> YOUR TASK: The listing beneath should be written out in full, exactly as shown.

^^^^^^^^^^^^^^^^

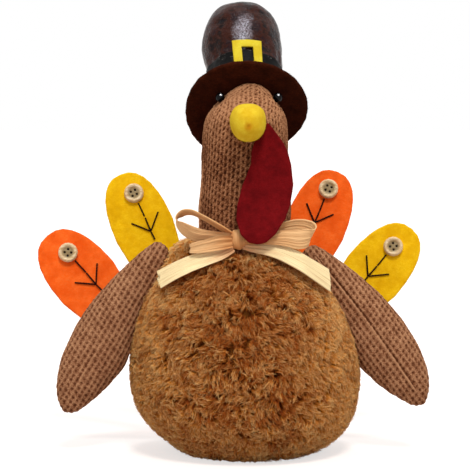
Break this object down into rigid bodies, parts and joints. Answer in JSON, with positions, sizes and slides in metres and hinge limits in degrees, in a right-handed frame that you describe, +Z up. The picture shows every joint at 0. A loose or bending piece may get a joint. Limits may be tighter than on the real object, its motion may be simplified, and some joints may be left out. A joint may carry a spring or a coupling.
{
  "type": "thanksgiving_turkey_figure",
  "caption": "Stuffed turkey shelf figure with fur body, knitted neck and wings, felt tail feathers, raffia bow and buckled hat.",
  "frame": {"origin": "centre of the base panel's bottom face", "axes": "+Z up, -Y is the front, +X is to the right seen from the front"},
  "size_m": [0.232, 0.1372, 0.2607],
  "materials": {
    "fur": "caramel sherpa fur fabric with a short curly pile",
    "knit": "brown waffle knit",
    "felt_orange": "orange craft felt",
    "felt_yellow": "golden yellow craft felt",
    "felt_lemon": "lemon yellow felt, the beak rubbed orange at its tip",
    "felt_red": "dark red felt",
    "felt_brown": "dark brown felt",
    "hat_leather": "distressed dark brown imitation leather with a soft shine",
    "satin": "black satin ribbon",
    "raffia": "cream paper raffia ribbon",
    "bead": "glossy black",
    "button_wood": "pale turned wood, lightly varnished",
    "thread": "dark brown stitching thread",
    "filling": "white polyester filling",
    "pellets": "bag of plastic pellets",
    "board": "stiff board panel"
  },
  "bodies": {
    "figure": {"base_panel": "board", "pellet_bag": "pellets", "body_cover": "fur", "body_stuffing": "filling", "neck_cover": "knit", "neck_stuffing": "filling", "eye_left": "bead", "eye_right": "bead", "eye_washer_left": "bead", "eye_washer_right": "bead", "beak_cover": "felt_lemon", "beak_stuffing": "filling", "brim": "felt_brown", "crown_cover": "hat_leather", "crown_stuffing": "filling", "hat_band": "satin", "buckle": "felt_lemon", "neck_tie": "raffia", "bow_knot": "raffia", "bow_loop_left_upper": "raffia", "bow_loop_left_lower": "raffia", "bow_loop_right": "raffia", "bow_tail_left": "raffia", "bow_tail_right": "raffia"},
    "wing_left": {"wing_cover_left": "knit", "wing_stuffing_left": "filling"},
    "wing_right": {"wing_cover_right": "knit", "wing_stuffing_right": "filling"},
    "wattle_flap": {"wattle": "felt_red"},
    "tail_left_outer": {"feather_left_outer": "felt_orange", "button_left_outer": "button_wood", "vein_left_outer": "thread"},
    "tail_left_inner": {"feather_left_inner": "felt_yellow", "button_left_inner": "button_wood", "vein_left_inner": "thread"},
    "tail_right_inner": {"feather_right_inner": "felt_orange", "button_right_inner": "button_wood", "vein_right_inner": "thread"},
    "tail_right_outer": {"feather_right_outer": "felt_yellow", "button_right_outer": "button_wood", "vein_right_outer": "thread"}
  },
  "joints": [
    {"name": "wing_left_lift", "type": "hinge", "parent": "figure", "child": "wing_left", "pos_m": [-0.0446, -0.004, 0.116], "axis": [0, 1, 0], "range_deg": [0, 70]},
    {"name": "wing_right_lift", "type": "hinge", "parent": "figure", "child": "wing_right", "pos_m": [0.0332, -0.004, 0.1152], "axis": [0, -1, 0], "range_deg": [0, 70]},
    {"name": "wattle_swing", "type": "hinge", "parent": "figure", "child": "wattle_flap", "pos_m": [0.0102, -0.0268, 0.1836], "axis": [-0.525, 0, -0.8511], "range_deg": [0, 55]},
    {"name": "feather_left_outer_flex", "type": "hinge", "parent": "figure", "child": "tail_left_outer", "pos_m": [-0.04765, 0.04436, 0.04142], "axis": [-0.749, -0.1378, -0.6481], "range_deg": [-8, 30], "stiffness_Nm_per_rad": 0.05},
    {"name": "feather_left_inner_flex", "type": "hinge", "parent": "figure", "child": "tail_left_inner", "pos_m": [-0.02835, 0.04876, 0.05344], "axis": [-0.9135, -0.0846, -0.3978], "range_deg": [-8, 30], "stiffness_Nm_per_rad": 0.05},
    {"name": "feather_right_inner_flex", "type": "hinge", "parent": "figure", "child": "tail_right_inner", "pos_m": [0.01229, 0.05047, 0.05381], "axis": [-0.9239, 0.0796, 0.3743], "range_deg": [-8, 30], "stiffness_Nm_per_rad": 0.05},
    {"name": "feather_right_outer_flex", "type": "hinge", "parent": "figure", "child": "tail_right_outer", "pos_m": [0.03041, 0.04845, 0.04335], "axis": [-0.7604, 0.135, 0.6353], "range_deg": [-8, 30], "stiffness_Nm_per_rad": 0.05}
  ]
}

^^^^^^^^^^^^^^^^

> IN RESPONSE:
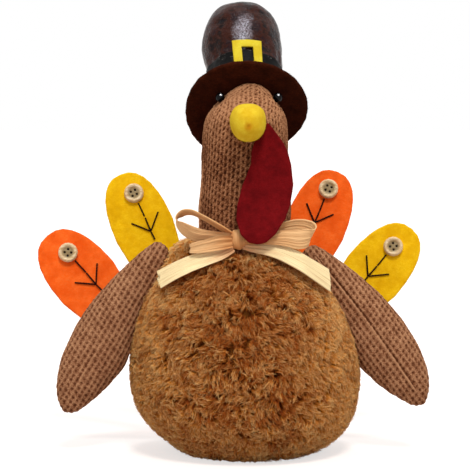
Break this object down into rigid bodies, parts and joints. Answer in JSON, with positions, sizes and slides in metres and hinge limits in degrees, in a right-handed frame that you describe, +Z up. The picture shows every joint at 0. A loose or bending piece may get a joint. Limits may be tighter than on the real object, its motion may be simplified, and some joints may be left out. A joint may carry a spring or a coupling.
{
  "type": "thanksgiving_turkey_figure",
  "caption": "Stuffed turkey shelf figure with fur body, knitted neck and wings, felt tail feathers, raffia bow and buckled hat.",
  "frame": {"origin": "centre of the base panel's bottom face", "axes": "+Z up, -Y is the front, +X is to the right seen from the front"},
  "size_m": [0.232, 0.1372, 0.2607],
  "materials": {
    "fur": "caramel sherpa fur fabric with a short curly pile",
    "knit": "brown waffle knit",
    "felt_orange": "orange craft felt",
    "felt_yellow": "golden yellow craft felt",
    "felt_lemon": "lemon yellow felt, the beak rubbed orange at its tip",
    "felt_red": "dark red felt",
    "felt_brown": "dark brown felt",
    "hat_leather": "distressed dark brown imitation leather with a soft shine",
    "satin": "black satin ribbon",
    "raffia": "cream paper raffia ribbon",
    "bead": "glossy black",
    "button_wood": "pale turned wood, lightly varnished",
    "thread": "dark brown stitching thread",
    "filling": "white polyester filling",
    "pellets": "bag of plastic pellets",
    "board": "stiff board panel"
  },
  "bodies": {
    "figure": {"base_panel": "board", "pellet_bag": "pellets", "body_cover": "fur", "body_stuffing": "filling", "neck_cover": "knit", "neck_stuffing": "filling", "eye_left": "bead", "eye_right": "bead", "eye_washer_left": "bead", "eye_washer_right": "bead", "beak_cover": "felt_lemon", "beak_stuffing": "filling", "brim": "felt_brown", "crown_cover": "hat_leather", "crown_stuffing": "filling", "hat_band": "satin", "buckle": "felt_lemon", "neck_tie": "raffia", "bow_knot": "raffia", "bow_loop_left_upper": "raffia", "bow_loop_left_lower": "raffia", "bow_loop_right": "raffia", "bow_tail_left": "raffia", "bow_tail_right": "raffia"},
    "wing_left": {"wing_cover_left": "knit", "wing_stuffing_left": "filling"},
    "wing_right": {"wing_cover_right": "knit", "wing_stuffing_right": "filling"},
    "wattle_flap": {"wattle": "felt_red"},
    "tail_left_outer": {"feather_left_outer": "felt_orange", "button_left_outer": "button_wood", "vein_left_outer": "thread"},
    "tail_left_inner": {"feather_left_inner": "felt_yellow", "button_left_inner": "button_wood", "vein_left_inner": "thread"},
    "tail_right_inner": {"feather_right_inner": "felt_orange", "button_right_inner": "button_wood", "vein_right_inner": "thread"},
    "tail_right_outer": {"feather_right_outer": "felt_yellow", "button_right_outer": "button_wood", "vein_right_outer": "thread"}
  },
  "joints": [
    {"name": "wing_left_lift", "type": "hinge", "parent": "figure", "child": "wing_left", "pos_m": [-0.0446, -0.004, 0.116], "axis": [0, 1, 0], "range_deg": [0, 70]},
    {"name": "wing_right_lift", "type": "hinge", "parent": "figure", "child": "wing_right", "pos_m": [0.0332, -0.004, 0.1152], "axis": [0, -1, 0], "range_deg": [0, 70]},
    {"name": "wattle_swing", "type": "hinge", "parent": "figure", "child": "wattle_flap", "pos_m": [0.0102, -0.0268, 0.1836], "axis": [-0.525, 0, -0.8511], "range_deg": [0, 55]},
    {"name": "feather_left_outer_flex", "type": "hinge", "parent": "figure", "child": "tail_left_outer", "pos_m": [-0.04765, 0.04436, 0.04142], "axis": [-0.749, -0.1378, -0.6481], "range_deg": [-8, 30], "stiffness_Nm_per_rad": 0.05},
    {"name": "feather_left_inner_flex", "type": "hinge", "parent": "figure", "child": "tail_left_inner", "pos_m": [-0.02835, 0.04876, 0.05344], "axis": [-0.9135, -0.0846, -0.3978], "range_deg": [-8, 30], "stiffness_Nm_per_rad": 0.05},
    {"name": "feather_right_inner_flex", "type": "hinge", "parent": "figure", "child": "tail_right_inner", "pos_m": [0.01229, 0.05047, 0.05381], "axis": [-0.9239, 0.0796, 0.3743], "range_deg": [-8, 30], "stiffness_Nm_per_rad": 0.05},
    {"name": "feather_right_outer_flex", "type": "hinge", "parent": "figure", "child": "tail_right_outer", "pos_m": [0.03041, 0.04845, 0.04335], "axis": [-0.7604, 0.135, 0.6353], "range_deg": [-8, 30], "stiffness_Nm_per_rad": 0.05}
  ]
}